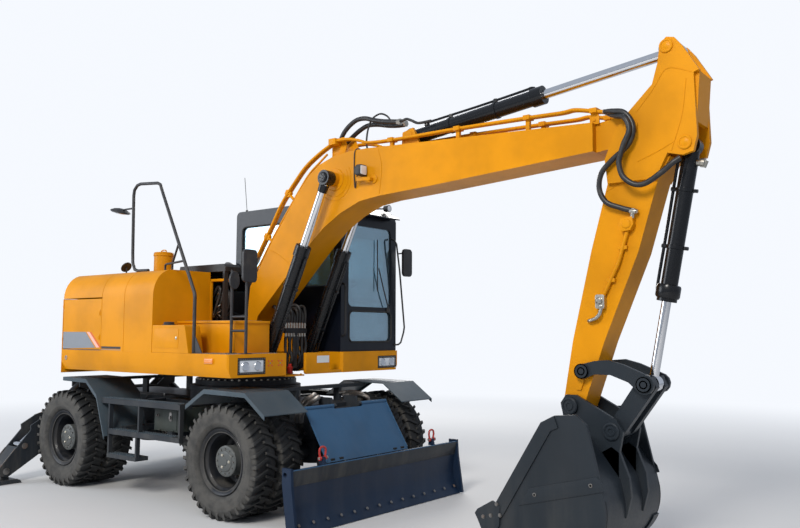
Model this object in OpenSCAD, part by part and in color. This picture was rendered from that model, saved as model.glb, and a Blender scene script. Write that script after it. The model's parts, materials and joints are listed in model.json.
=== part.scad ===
// Wheeled excavator: twin-tyred carrier with blade and stabilisers, slewing upper body,
// one-piece boom, arm and bucket.
// X points ahead over the blade, Y to the cab's side and Z up. The origin is on the ground.
// Every place below is counted from the slewing axis, and place() carries it to the origin.

/* [Carrier] */
// Distance between the two axles
wheelbase = 2690; // [2600:10:2800]
// Distance of the front axle ahead of the slewing axis
front_axle_x = 1050; // [1030:10:1080]
// Diameter of a tyre over its lugs
tyre_d = 1044; // [1030:1:1056]
// Width of one tyre
tyre_w = 272; // [262:1:280]
// Width over the outer tyres
tyres_over_w = 2490; // [2480:5:2520]
// Distance between the two tyres of a pair, centre to centre
twin_pitch = 318; // [312:1:324]
// Half width of the carrier's main beam
beam_half_w = 330; // [300:5:335]
// Height of the main beam's underside
beam_z0 = 660; // [650:5:680]
// Height of the main beam's top
beam_z1 = 990; // [970:5:1010]
// Outer radius of the slewing ring
ring_r = 510; // [480:5:540]

/* [Upper body] */
// Half width of the upper body
body_half_w = 1245; // [1230:5:1260]
// Height of the deck's underside
deck_z0 = 1280; // [1278:1:1290]
// Height of the deck's top
deck_z1 = 1495; // [1485:5:1505]
// Place of the deck's front edge
deck_x1 = 1160; // [1150:5:1180]
// Place of the hood's rear face
hood_x0 = -1676; // [-1690:2:-1660]
// Height where the hood's sides begin to curve in
shoulder_z = 2060; // [2040:5:2080]
// Height of the hood's roof
hood_z1 = 2335; // [2310:5:2350]
// Radius of the counterweight about the slewing axis
tail_r = 2100; // [2080:5:2120]

/* [Cab] */
// Place of the cab's rear wall
cab_x0 = -570; // [-590:5:-560]
// Place of the cab's front
cab_x1 = 1130; // [1110:5:1140]
// Place of the cab's wall beside the boom
cab_y0 = 300; // [300:5:310]
// Height of the cab's roof
cab_z1 = 3130; // [3100:5:3160]
// Thickness of the cab's walls
cab_wall = 40; // [35:1:45]

/* [Boom and arm] */
// Sideways place of the boom's centre plane
boom_y = -100; // [-105:1:-95]
// Width of the boom
boom_w = 360; // [340:5:370]
// Width of the arm
arm_w = 260; // [240:5:270]
// Width of the bucket
bucket_w = 1050; // [1000:10:1100]
// Radius of the boom cylinders' barrels
boom_barrel_r = 68; // [60:1:72]
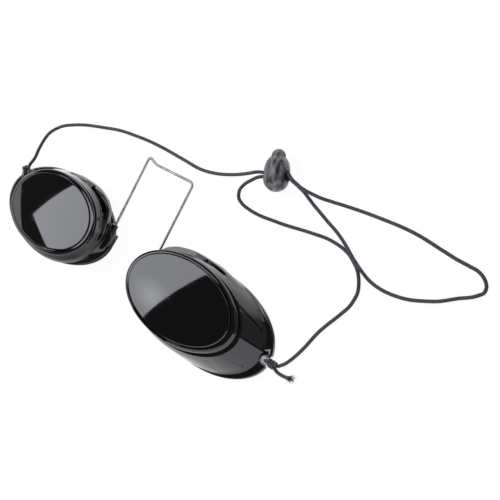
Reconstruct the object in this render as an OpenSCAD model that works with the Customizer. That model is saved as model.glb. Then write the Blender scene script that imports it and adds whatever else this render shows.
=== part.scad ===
☆ ☆ ☆
_WHAT TO PRODUCE_
Print all of the entries exactly as they are written.

_WRITTEN SOLUTION_
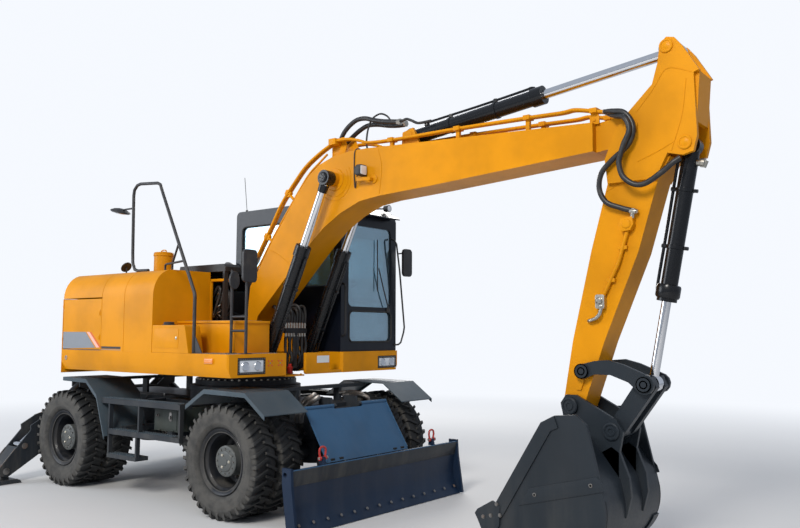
Model this object in OpenSCAD, part by part and in color. This picture was rendered from that model, saved as model.glb, and a Blender scene script. Write that script after it. The model's parts, materials and joints are listed in model.json.
=== part.scad ===
// Wheeled excavator: twin-tyred carrier with blade and stabilisers, slewing upper body,
// one-piece boom, arm and bucket.
// X points ahead over the blade, Y to the cab's side and Z up. The origin is on the ground.
// Every place below is counted from the slewing axis, and place() carries it to the origin.

/* [Carrier] */
// Distance between the two axles
wheelbase = 2690; // [2600:10:2800]
// Distance of the front axle ahead of the slewing axis
front_axle_x = 1050; // [1030:10:1080]
// Diameter of a tyre over its lugs
tyre_d = 1044; // [1030:1:1056]
// Width of one tyre
tyre_w = 272; // [262:1:280]
// Width over the outer tyres
tyres_over_w = 2490; // [2480:5:2520]
// Distance between the two tyres of a pair, centre to centre
twin_pitch = 318; // [312:1:324]
// Half width of the carrier's main beam
beam_half_w = 330; // [300:5:335]
// Height of the main beam's underside
beam_z0 = 660; // [650:5:680]
// Height of the main beam's top
beam_z1 = 990; // [970:5:1010]
// Outer radius of the slewing ring
ring_r = 510; // [480:5:540]

/* [Upper body] */
// Half width of the upper body
body_half_w = 1245; // [1230:5:1260]
// Height of the deck's underside
deck_z0 = 1280; // [1278:1:1290]
// Height of the deck's top
deck_z1 = 1495; // [1485:5:1505]
// Place of the deck's front edge
deck_x1 = 1160; // [1150:5:1180]
// Place of the hood's rear face
hood_x0 = -1676; // [-1690:2:-1660]
// Height where the hood's sides begin to curve in
shoulder_z = 2060; // [2040:5:2080]
// Height of the hood's roof
hood_z1 = 2335; // [2310:5:2350]
// Radius of the counterweight about the slewing axis
tail_r = 2100; // [2080:5:2120]

/* [Cab] */
// Place of the cab's rear wall
cab_x0 = -570; // [-590:5:-560]
// Place of the cab's front
cab_x1 = 1130; // [1110:5:1140]
// Place of the cab's wall beside the boom
cab_y0 = 300; // [300:5:310]
// Height of the cab's roof
cab_z1 = 3130; // [3100:5:3160]
// Thickness of the cab's walls
cab_wall = 40; // [35:1:45]

/* [Boom and arm] */
// Sideways place of the boom's centre plane
boom_y = -100; // [-105:1:-95]
// Width of the boom
boom_w = 360; // [340:5:370]
// Width of the arm
arm_w = 260; // [240:5:270]
// Width of the bucket
bucket_w = 1050; // [1000:10:1100]
// Radius of the boom cylinders' barrels
boom_barrel_r = 68; // [60:1:72]
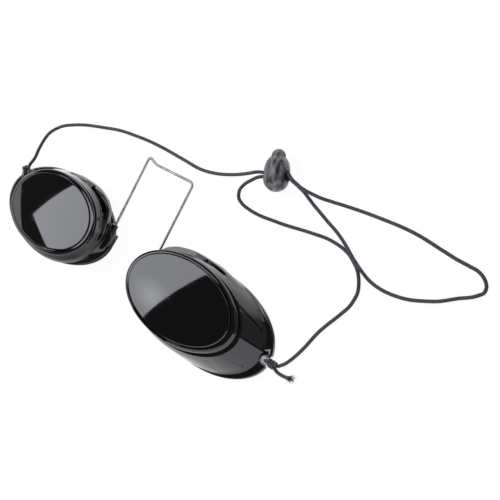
Reconstruct the object in this render as an OpenSCAD model that works with the Customizer. That model is saved as model.glb. Then write the Blender scene script that imports it and adds whatever else this render shows.
=== part.scad ===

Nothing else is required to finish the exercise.